Let me try to provide a shorter answer:

First observation. It suffices to show that the solution $\varPhi(t;\tau)$ of the initial value problem $$ \left\{\begin{array}{lc}X'=A(t)X, \\ X(\tau)=I,\end{array}\right. \qquad\qquad (\star) $$ where $I$ is the identity matrix in $\mathbb R^{n\times n}$, and $X\in\mathbb R^{n\times n}$ is uniformly bounded for $1\le \tau <\infty$.

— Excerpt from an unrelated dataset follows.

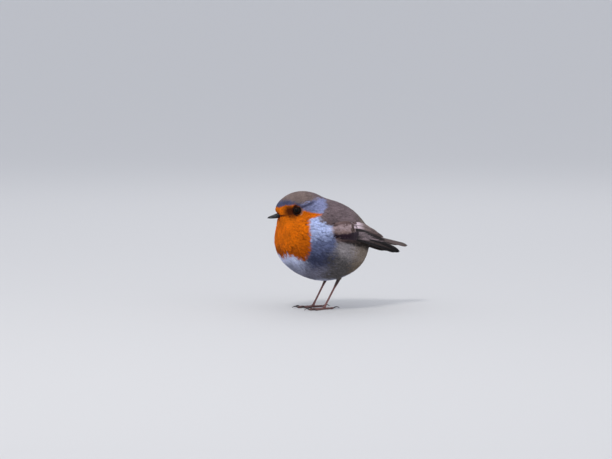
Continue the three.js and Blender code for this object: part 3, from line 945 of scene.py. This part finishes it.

Indeed, if $\|\varPhi(t;\tau)\|\le M$, and as the solution of $$ x'=A(t)x, \quad x(1)=\xi, $$ is expressed as $$ x(t)=\varPhi(t;1)\xi+\int_1^t \varPhi(t;s) \,h(s)\,ds, $$ then $$ \|x(t)\|\le M\|\xi\|+M\int_1^\infty \|h(s)\|\,ds. $$

Proof of the uniform boundedness of $\varPhi(t;\tau)$. Let $a(t)=\|A(t)\|$, the $L^2-$norm (operator norm) and for fixed $\tau\ge 1$, $y(t)=\|\varPhi(t;\tau)\|$. Then $\varPhi$ satisfies the the equivalent to the $(\star)$ integral equation $$ \varPhi(t;\tau)=I+\int_\tau^t A(s)\,\varPhi(s;\tau)\,ds, $$ implies that $$ y(t)\le 1+\int_\tau^t a(s)\,y(s)\,ds, \qquad\qquad (\star\star) $$ and as in dealing with Gronwald's type inequalities, multiplying both sides of the above by $a(t)\exp\big(-\int_\tau^t a(s)\,ds\big)$, we obtain $$ a(t)y(t)\exp\big(-\int_\tau^t a(s)\,ds\big)-a(t)\exp\big(-\int_\tau^t a(s)\,ds\big)\int_\tau^t a(s)\,y(s)\,ds\\ \le a(t)\exp\big(-\int_\tau^t a(s)\,ds\big) $$ or $$ \left(\exp\big(-\int_\tau^t a(s)\,ds\big)\int_\tau^t a(s)\,y(s)\,ds+ \exp\big(-\int_\tau^t a(s)\,ds\big)\right)' \le 0, $$ and integrating in $[\tau,t]$ we get $$ \exp\big(-\int_\tau^t a(s)\,ds\big)\int_\tau^t a(s)\,y(s)\,ds+ \exp\big(-\int_\tau^t a(s)\,ds\big)\le 1, $$ or $$ \int_\tau^t a(s)\,y(s)\,ds+ 1\le \exp\big(\int_\tau^t a(s)\,ds\big) \qquad\qquad (\star\star\star). $$ Combining $(\star\star)$ with $(\star\star\star)$ we obtain that $$ \|\varPhi(t;\tau)\|=y(t) \le \exp\big(\int_\tau^t a(s)\,ds\big)\le \exp\big(\int_\tau^\infty \|A(s)\|\,ds\big), $$ and hence $\varPhi(t;\tau)$ is uniformly bounded.